## Chapter 8 Appendix A: Review of vectors and matrices

[All these images are broken - see "AFTS3 from 3.6"]

Review of algebra and properties of vectors and matrices:

An m x n real-valued matrix is an m x n array of real numbers. 

For example:

$$\large A = 
\begin{bmatrix}
2 & 5 & 8\\
-1 & 3 & 4
\end{bmatrix}
$$


is a 2 x 3 matrix with 2 rows and 3 columns.  

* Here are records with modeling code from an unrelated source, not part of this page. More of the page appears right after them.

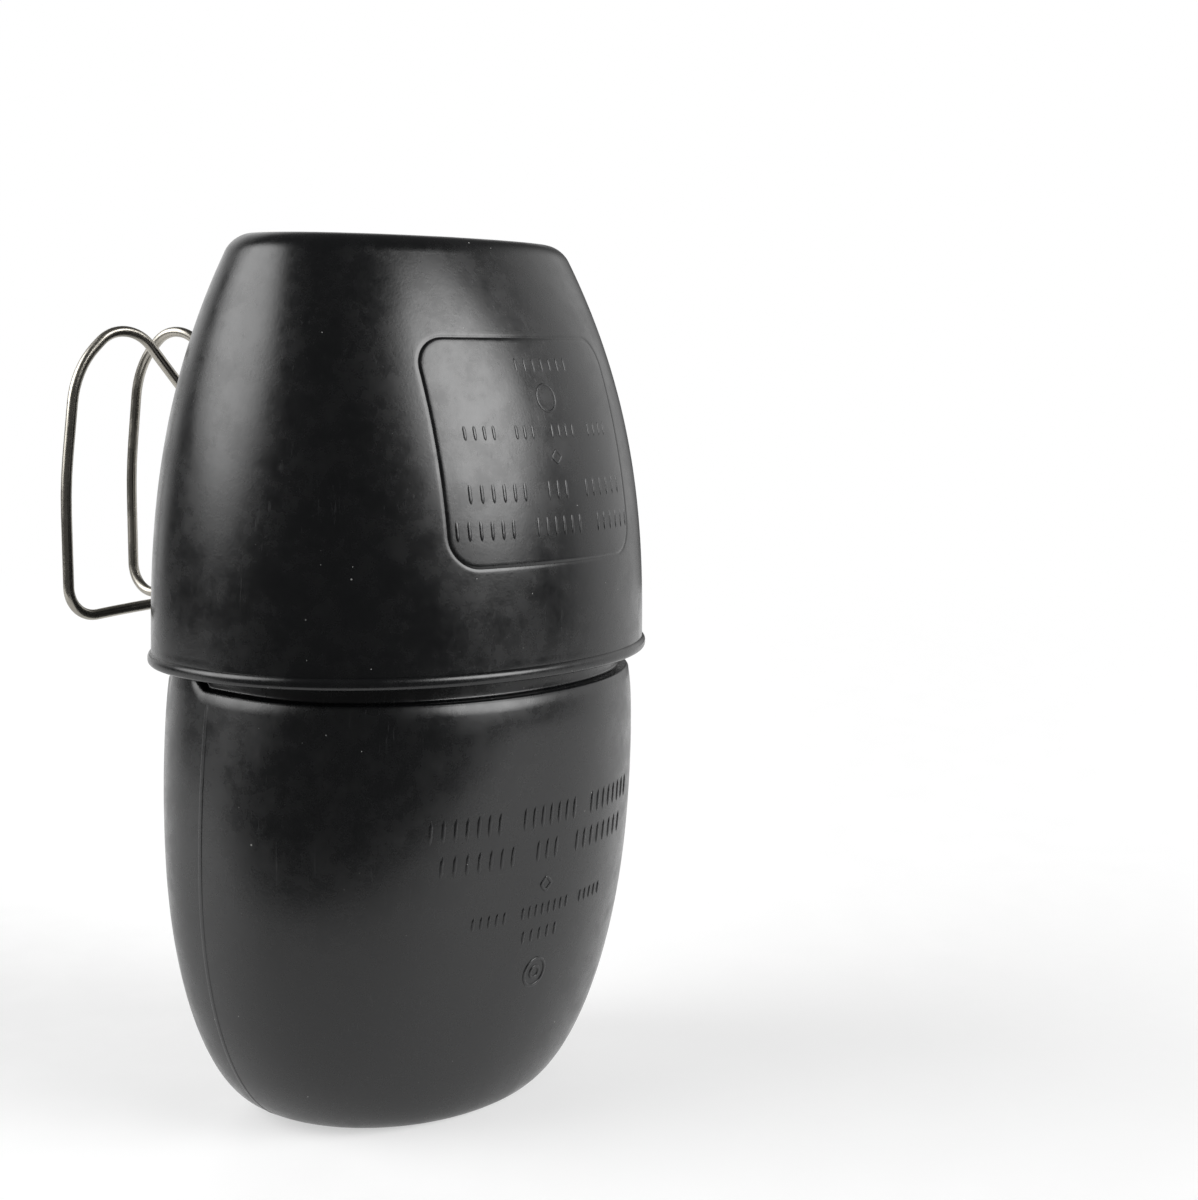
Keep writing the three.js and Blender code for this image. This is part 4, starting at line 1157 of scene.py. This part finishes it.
class CANTEEN_OT_bracket(bpy.types.Operator):
    """Build the steel bracket with its two rolled barrels, its rivets and their washers"""

    bl_idname = "canteen.bracket"
    bl_label = "Bracket and rivets"

    def execute(self, context):
        s = context.scene.canteen_steel
        material = plain_steel("bare_steel", context.scene.canteen_finish.steel, 0.30, (1400, 1400, 60))
        middle = (BRACKET_HIGH.z + BRACKET_LOW.z) / 2
        half_height = (BRACKET_HIGH.z - BRACKET_LOW.z) / 2
        back = BRACKET_LOW.y
        parts = Parts()
        strip = rounded_outline(s.strip_width / 2, half_height, 0.003, 10)
        parts.add(*standing_plate(strip, middle, back, back + s.plate_thickness, 0.0002))
        parts.add(*self.rolled_leaf(s, middle, back))
        make_piece("bracket_plate", parts, material, "mug", "bare_steel", "handle_bracket", sharp=35)
        for index, name in enumerate(RIVETS):
            self.add_rivet(index + 1, name, material)
        for index, name in enumerate(WASHERS):
            self.add_washer(index + 1, name, material)
        return {"FINISHED"}

    def rolled_leaf(self, s, middle, back):
        """One sheet: the flat leaf between the pivots, with each side rolled round its wire."""
        outer = (BRACKET_HIGH.y - BRACKET_LOW.y) / 2
        wire_gap = 0.00025
        thickness = outer - s.wire_radius - wire_gap
        mid_radius = outer - thickness / 2
        pivot = s.pivot_spacing / 2
        pivot_y = back + outer
        curl = np.radians(np.linspace(-90, 222, 40))
        right = [(pivot + mid_radius * math.cos(t), pivot_y + mid_radius * math.sin(t)) for t in curl]
        left = [(-x, y) for x, y in right]
        centre_line = left[::-1] + [(x, back + thickness / 2) for x in (-0.004, 0.0, 0.004)] + right
        centre_line = np.array(centre_line)
        tangent = along(np.column_stack([centre_line, np.zeros(len(centre_line))]))[:, :2]
        normal = np.stack([-tangent[:, 1], tangent[:, 0]], 1)
        half = s.barrel_length / 2
        bevel = 0.00012
        rings = []
        for height, shrink in ((-half, bevel), (-half + bevel, 0.0), (half - bevel, 0.0), (half, bevel)):
            offset = normal * (thickness / 2 - shrink)
            outline = np.vstack([centre_line + offset, (centre_line - offset)[::-1]])
            rings.append(np.column_stack([outline, np.full(len(outline), middle + height)]))
        return self.strip_solid(rings, len(centre_line))

    def strip_solid(self, rings, count):
        """Walls between the rings, with the two ends filled across the strip quad by quad."""
        total = 2 * count
        points = np.concatenate(rings)
        faces = []
        for row in range(len(rings) - 1):
            low, high = row * total, (row + 1) * total
            for side in range(total):
                after = (side + 1) % total
                faces.append((low + after, low + side, high + side, high + after))
        top = (len(rings) - 1) * total
        for side in range(count - 1):
            faces.append((side, side + 1, total - 2 - side, total - 1 - side))
            faces.append((top + side + 1, top + side, top + total - 1 - side, top + total - 2 - side))
        return points, faces

    def along_y(self, profile, z, count):
        """Turns a profile of (radius, y) about an axis along +Y at height z."""
        turn = angles(count)
        rings = []
        for radius, y in profile:
            ring = [np.cos(turn) * radius, np.full(count, y), z + np.sin(turn) * radius]
            rings.append(np.stack(ring, 1)[::-1])
        return rings

    def add_rivet(self, index, node, material):
        """Domed head behind the bracket, shank through the wall and a spread tail inside."""
        low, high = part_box(node)
        z = (low.z + high.z) / 2
        head = (high.x - low.x) / 2
        shank = 0.0015
        tail = 0.0026
        tail_top = low.y + 0.0007
        head_back = high.y - 0.0012
        profile = [(0.0002, low.y)] + arc((tail - 0.0004, low.y + 0.0004), 0.0004, 270, 360, 4)
        profile += [(tail, tail_top), (shank, tail_top), (shank, head_back), (head - 0.0001, head_back)]
        profile += dome_profile(head, head_back + 0.0001, 0.0011, np.linspace(0.05, 1.5, 12))
        parts = Parts()
        parts.add(*loft(self.along_y(profile, z, 64)))
        make_piece(f"rivet_{index}", parts, material, "mug", "bare_steel", node, sharp=40)

    def add_washer(self, index, node, material):
        low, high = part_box(node)
        z = (low.z + high.z) / 2
        outer = (high.x - low.x) / 2
        inner = 0.00175
        profile = ring_profile(inner, outer, low.y, high.y, 0.00015, 2)
        parts = Parts()
        parts.add(*loft(self.along_y(profile, z, 64), closed=True))
        make_piece(f"washer_{index}", parts, material, "mug", "bare_steel", node, sharp=40)


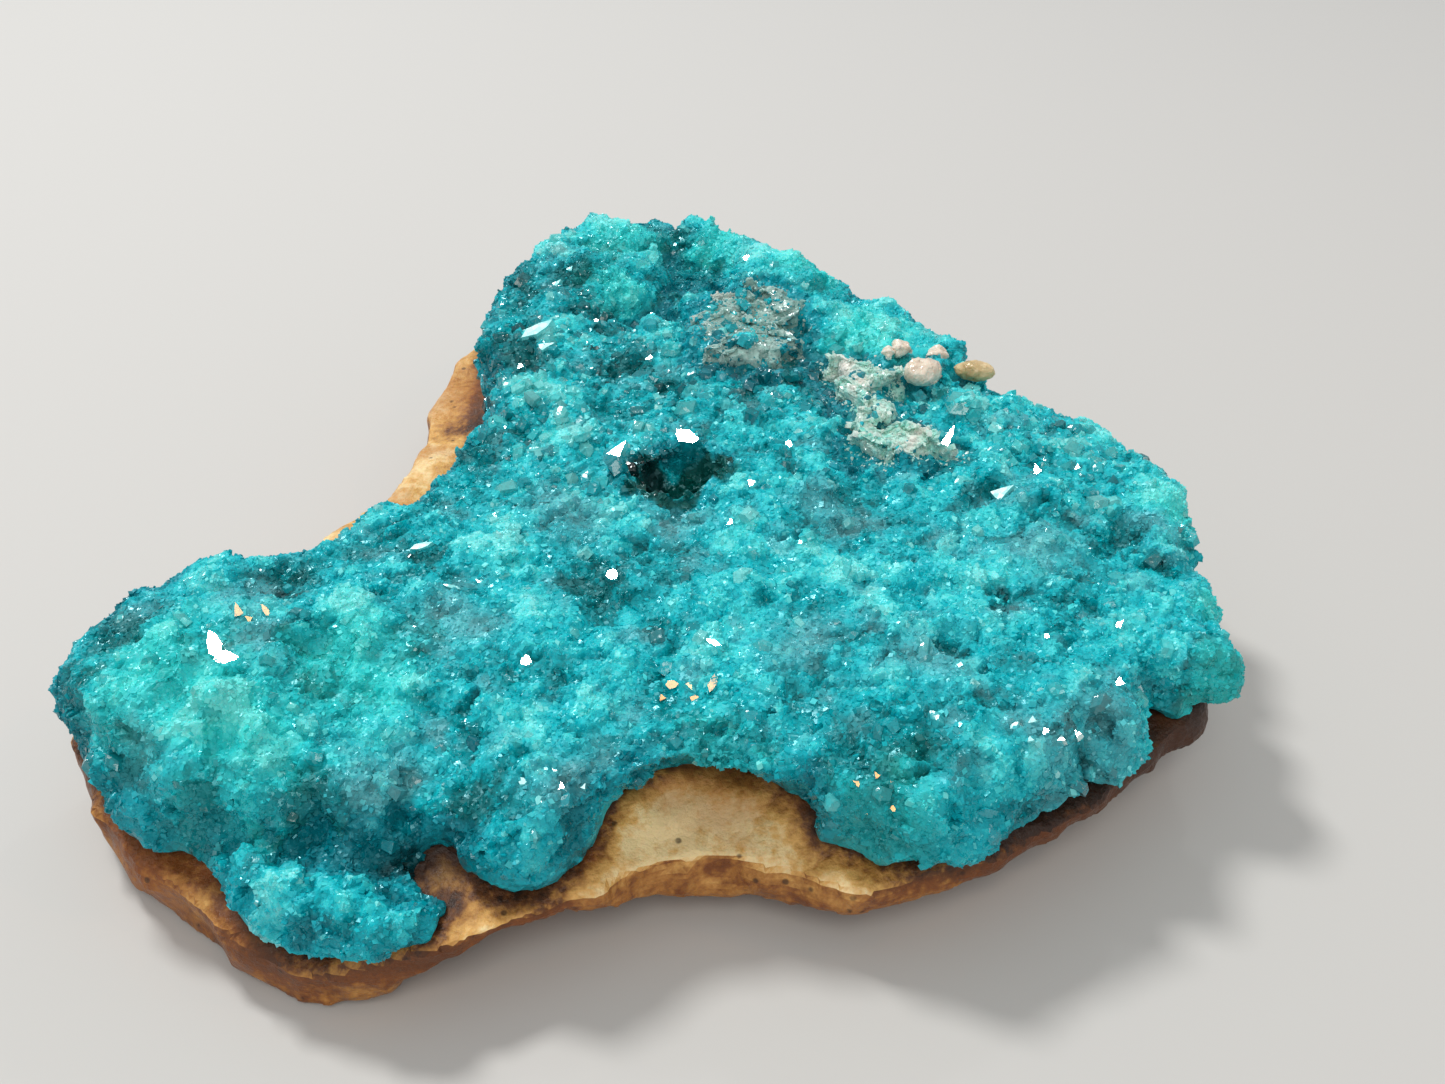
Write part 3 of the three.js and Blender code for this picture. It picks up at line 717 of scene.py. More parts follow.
BEAD = (9.7, 3.7, 7.2, 0.6)  # a rounded bead of the crust at its rim: plan place, height and radius in mm
UPRIGHT = 0.88  # blocks stand only where the surface's normal points up more than this
body = merged_copy("dioptase_crust", "crust_body")
for node in ("grey_quartz_patch", "pale_vein"):
    add_mesh(body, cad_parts[node].data)
body.data.materials.clear()
remesh(body, BODY_VOXEL * 1.5)
shrink_crust(body.data)
add_pebbles(body, [BEAD])
steep = np.clip(4 * (UPRIGHT - normals(body.data)[:, 2]), 0, 1)
bare = np.maximum(steep, np.clip(3 * in_vug(coords(body.data)), 0, 1))
write_attribute(body.data, "bare", bare)
blocks = scatter_on(body, prism, SEED, distance=1.2, density=1.2e6, sizes=(0.5, 1.15), tilt=1.1,
                    sink=(0.5, 0.0), patch=(4, 0.3, 0.5))
knobs = scatter_on(body, prism, SEED + 1, distance=0.7, density=3e6, sizes=(0.28, 0.6), tilt=1.3,
                   sink=(0.18, 0.0), patch=(3, 0.35, 0.6))
print("blocks:", len(blocks.vertices) // PRISM_POINTS, "knobs:", len(knobs.vertices) // PRISM_POINTS)
add_mesh(body, blocks)
add_mesh(body, knobs)
remesh(body, BODY_VOXEL)
smooth(body, 0.35, 1)
print("crust body faces:", len(body.data.polygons))

# %% The relief of an aggregate
def move_surface(t, given, out, rise, offset):
    """The end of a relief tree: stores how far the surface rises, then moves it."""
    kept = t.node("GeometryNodeStoreNamedAttribute", {
        "Geometry": given["Geometry"], "Name": "rise", "Value": rise,
    }, data_type="FLOAT", domain="POINT")
    moved = t.node("GeometryNodeSetPosition", {"Geometry": kept.outputs[0], "Offset": offset})
    t.plug(out[0], moved.outputs[0])
    return t


def relief_tree():
    """Moves a surface by rounded lumps, by chunks with slanting flat tops and by fine noise."""
    numbers = {"Lump Size": 0.003, "Lump Height": 0.0003, "Chunk Size": 0.001, "Chunk Height": 0.0001,
               "Grain Size": 0.0003, "Grain Height": 0.00003}
    t, given, out = geometry_tree("aggregate relief", numbers)
    place = t.node("GeometryNodeInputPosition").outputs[0]
    bent = t.warped(place, 2.2 * MM, 1.2 * MM)
    lump = t.node("ShaderNodeTexVoronoi", {
        "Vector": t.in_units(bent, given["Lump Size"]), "Scale": 1.0, "Smoothness": 0.3,
    }, feature="SMOOTH_F1")
    lumps = t.times(t.minus(0.42, lump.outputs["Distance"]), given["Lump Height"])
    top, slant = t.facets(t.in_units(bent, given["Chunk Size"]), 1.0)
    level = t.minus(t.axis(slant, 0), 0.1)
    chunks = t.times(t.plus(t.times(top, 1.6), level), given["Chunk Height"])
    fine = t.noise(t.in_units(place, given["Grain Size"]), 1.0)
    grain = t.times(t.centred(fine), given["Grain Height"])
    lumps = t.times(lumps, t.minus(1.0, t.times(stored(t, "calm"), 0.4)))
    move = t.plus(t.plus(lumps, chunks), grain)
    move = t.times(move, t.rest(t.times(stored(t, "bare"), 0.6)))
    rise = t.math("DIVIDE", t.plus(lumps, chunks), MM)
    facing = t.node("GeometryNodeInputNormal").outputs[0]
    return move_surface(t, given, out, rise, t.scaled(facing, move))

# %% A ceiling for the crust
CEILING = cad_high[2] + 0.1 * MM  # just over the solid model
CEILING_START = CEILING - 0.6 * MM  # heights above this are pressed down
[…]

Generally, an m x n matrix is written:

(8.46)

$$\large A \equiv [a_{ij}] =
\begin{bmatrix}
a_{11} & a_{12} & \dots & a_{1,n-1} & a_{1n} \\
a_{21} & a_{22} & \dots & a_{2,n-1} & a_{2n} \\
\vdots & \vdots &  & \vdots & \vdots \\
a_{m1} & a_{m2} & \dots & a_{m,n-1} & a_{mn} \\
\end{bmatrix}
$$

where:
- m and n are positive integers denoting row dimension and column dimension of A
- $a_{ij}$ is referred to as the (i,j)th element of A.  
- $a_{ii}$ are the **diagonal** elements of the matrix.
- an m x 1 matrix forms an m-dimensional **column vector**.
- 1 x n matrix is an n-dimensional row vector.
- in literature, a vector is often meant to be a column vector.
- if m = n then the matrix is a sqaure matrix. 
- if $a_{ij} = 0 for i ≠ j$ then matrix A is **a diagonal matrix**
- if $a_{ij}$ = 0 for i ≠ j and $a_{ii} = 1$ for all i, then A is the m x m **identity matrix**, commonly denoted by $I_m$ or **I** if the dimension is clear.
- the notation $A' = [a_{ij}'$ denotes the transpose of A:
    - from the definition, $a_{ij}' = a_{ji}$
    - (A')' = A
    - if A' = A then A is a **symmetric matrix**.
- the n x m matrix A' is the **transpose** of the matrix A [notice m is still the first subscript]:

$$\large A' =
\begin{bmatrix}
a_{11} & a_{21} & \dots & a_{m-1,1} & a_{m1} \\
a_{12} & a_{22} & \dots & a_{m-1,2} & a_{m2} \\
\vdots & \vdots &  & \vdots & \vdots \\
a_{1n} & a_{2n} & \dots & a_{m-1,n} & a_{mn} \\
\end{bmatrix}
$$


For example:

$$\large
\begin{bmatrix}
2 & -1 \\
5 & 3 \\
8 & 4 \\
\end{bmatrix}
\text{ is the transpose of }
\begin{bmatrix}
2 & 5 & 8\\
-1 & 3 & 4
\end{bmatrix}
$$


### Basic operations

Suppose $A = [a_{ij}]_{\text{m x n}}$ and $C = [a_{ij}]_{\text{p x q}}$ are two matrices with dimensions given in their subscripts.  Let *b* be a real number.  Define basic matrix operations:

- Addition: $A + C = [a_{ij} + c_{ij}]_{\text{m x n}}$ if m = p and n = q.
- Subtraction: $A - C = [a_{ij} - c_{ij}]_{\text{m x n}}$ if m = p and n = q.
- Scalar multiplication: $bA = [ba_{ij}]_{\text{m x n}}$
- Multiplication: $AC = [ \sum_{v=1}^n a_{iv}c_{vj} ]_{\text{m x n}}$ provided n = p.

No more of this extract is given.